飽和状態の同質化市場

配信日:2011年

日頃、色々なメーカーの人と話していると、新製品開発のヒット率が低下してきているのがよく分かります。それは売り場を見ていても同じこと。特にコンビニの売り場は売れ筋を理解するには都合が良いのです。そこでは新製品は次から次に出てくるのに、定番化するものはほとんどないように思います。

売り場においてブランドは2つのグループに分かれます。

一つは昔からある「定番ブランド」で、もう一つが次から次に出てくる「新参ブランド」です。定番ブランドは文字通りの定番で、消費者にとって馴染みのあるもの。店舗の売上の80%を占める20%のブランド群です。新参ブランドはその逆で毎シーズンごとに出ては消えていく新製品群。売上では20%を占める80%の製品群となるかもしれません。

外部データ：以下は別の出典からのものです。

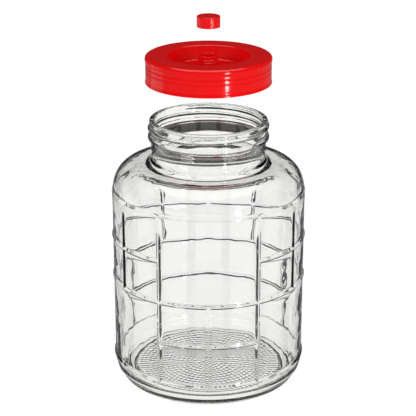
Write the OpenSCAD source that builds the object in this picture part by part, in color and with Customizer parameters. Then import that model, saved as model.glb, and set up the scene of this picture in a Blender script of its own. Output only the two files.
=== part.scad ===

この新参ブランドはどの企業からも発売され続けます。「本当に必要だろうか」と思われるようなものも多いのですが、それを止めてしまうのは売上の下落に直結するので、短期的な刺激であろうと企業は製品を出し続けます。自転車操業的なマーケティングです。

流通にも責任があるかもしれません。仮に売れ筋が定番ブランド群であろうと、バイヤーからの新製品の要望は常にあります。メーカーへのプッシュは新参ブランドへの要望、またはPBへの要望として顕れます。メーカーは極端にライフサイクルの短いものであろうと新製品を出し続けなければ得意先から相手にされないので、出し続けなければならない状況に直面します。

一方、消費者は「新製品は一度試せばだいたいOK」と考えているようにも思います。新製品はないよりもあったほうが良いのだけれど、定番ブランドから完全にスイッチするほどでもないという感覚。最終的にはいつものブランドに戻ります。

特に最近の消費者のキーワードは「持続可能性(サステナビリティ)」で、次から次に出てくる新製品を、あたかも波乗りのように消費し続けるのは昔の話のように感じます。むしろ自分にとって気に入ったものを長く使う、大切に使うというのが今風です。だから新製品が出ても買わない消費者も多いのではないかと思います。

実はメーカーのマーケターもそのような消費者の思惑はよくわかっているのです。「新製品を出さなければならないが消費者は必ずしもそれを望んでいない」というジレンマを解決出来ないままでいることが多いのではないか?

一方で、興味深いのは新参ブランドの担当者も短命で終わるような製品を作ろうとは考えていないことです。当然、売れる製品を作りたい。そこで差別化戦略に発想が行きますが、ここでも問題があります。

競合各社から次から次に新製品が出てくる状況で、一体、自分は「誰に対して差別化したら良いのか?」

結果として「競合Aに対しては差別化されていても競合Bに対してはよく似た製品」が出来上がります。そしてそのような製品が次から次に出てくるとしたら、消費者の目には「ほぼ同じ」に見えたとしても不思議ではありません。喩えるなら運動会の棒倒しで敵方の棒をめがけて次々と飛び乗ってくる学生のように見えます。

担当者の目から見たら差別化されたものかもしれないけど、消費者の目から見たら「ほぼ同じ」に見える。しかも市場での製品数が多ければ多いほど、その差別化ポイントはわずかな違いでしかなくなります。ちょうど製品拡張(ライン・エクステンション)を繰り返せば繰り返すほど「ネタ切れ」になるのと同じです。これも新参ブランドが短命に終わる原因です。そういう意味では、今の時代は究極的には「飽和状態の同質化市場」なのかもしれません。

解決に必要なのは差別化を考える時の「顧客視点の有無」です。担当者のアイディアを聞いていると、対競合の視点では確かに差別化されているのかもしれませんが、消費者の視点を考慮することが足らないように思います。もっと言うなら「本当に消費者にとって意味のある差別化なのか」という洞察が不足しているように思うのです。差別化の発想が顧客視点をベースにしなければ失敗するということなのでしょう。